The lab i works had had a rethink robot for research purposes. It seem to be part of a wave of consumer-facing robots that have all since folded. With the exception of Waymo, DJI, and skydio. You have to remember at the time eveyone was searching for the next big computing platform, and it wasn’t that clear the iPhone would be it. After the iPhone succeeded, hardware investors became even more convinced, especially when money was cheap.
I worked at a robotics startup for a while developing a robotic arm. The big problem we kept coming up against was that the robot was just part of the story. A robot arm doesn't solve a customers problem - a robotic solution does. Programming robotics is effectively software development - it requires logical thinking, branching logic, variables and often ends up being quite complex. It's a similar problem to no-code and visual programming - the complexity of software development isn't in the medium of code, but the constructing of logical systems.

The robot arm then becomes a piece of a much larger engineering puzzle - and so the people using it need to be highly technical. All the "user friendly" gimmicks are just obstacles in their way.

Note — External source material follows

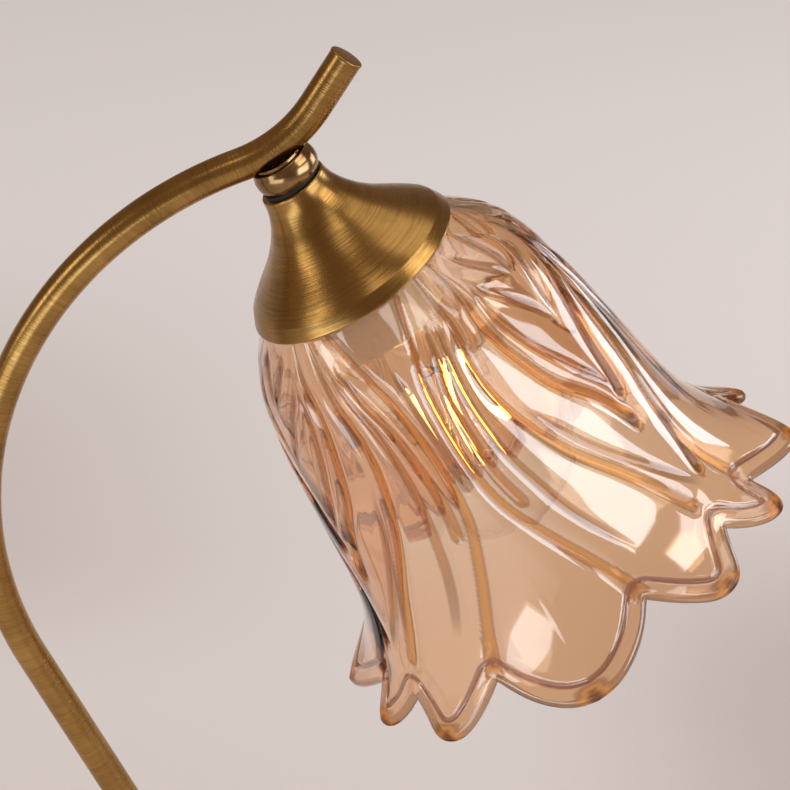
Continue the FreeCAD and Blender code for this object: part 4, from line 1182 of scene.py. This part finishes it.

Considering a hardware robotics startup right now. Can you expand on this : All the "user friendly" gimmicks are just obstacles in their way.

And what were some of your other conclusions having worked on an arm solution?

I think what your parent comment means is summarized by something said by, i think Colin Angle (iRobot CEO), about iRobot: "to become successful, we had to become a vacuum cleaning company, instead of a robotics company".

Nobody cares about what's inside the black box you are selling, as long as it solves your problem. Doesn't matter if that is vacuum cleaning with either a robot or a human, getting stuff from a to b with either a compliant arm with fancy computer vision or a human or custom, inflexible automation.

I'm currently in a robotics company, we make various mobile manipulators with some internal storage. Got acquired by, of course, a logistics company a couple years ago to be part of their overall solutions.

I think the other comment pretty much captured it. If you don't make a complete plug and play package, your robotics are just going to be part of a bigger solution developed by another business. The nature of putting together a complete process automation solution is that it's a highly technical job which takes a lot of time. Your customers are not the people working around the robot - they are the automation designer / integrator who is building the solution - and they are far less bothered about swish UIs and safety features than they are about good APIs, physical repeatability, good hardware availability - all the things OEMs care about when selecting a component in their system.

We found a lot of the time people "wanted" a robot arm, but then when they got it they sat it on a shelf - because the work required to turn a robot arm into a useful automated process is massive. Having a cheaper or easier to use robot arm doesn't stop you needing fixtures, jigs, conveyor belts etc.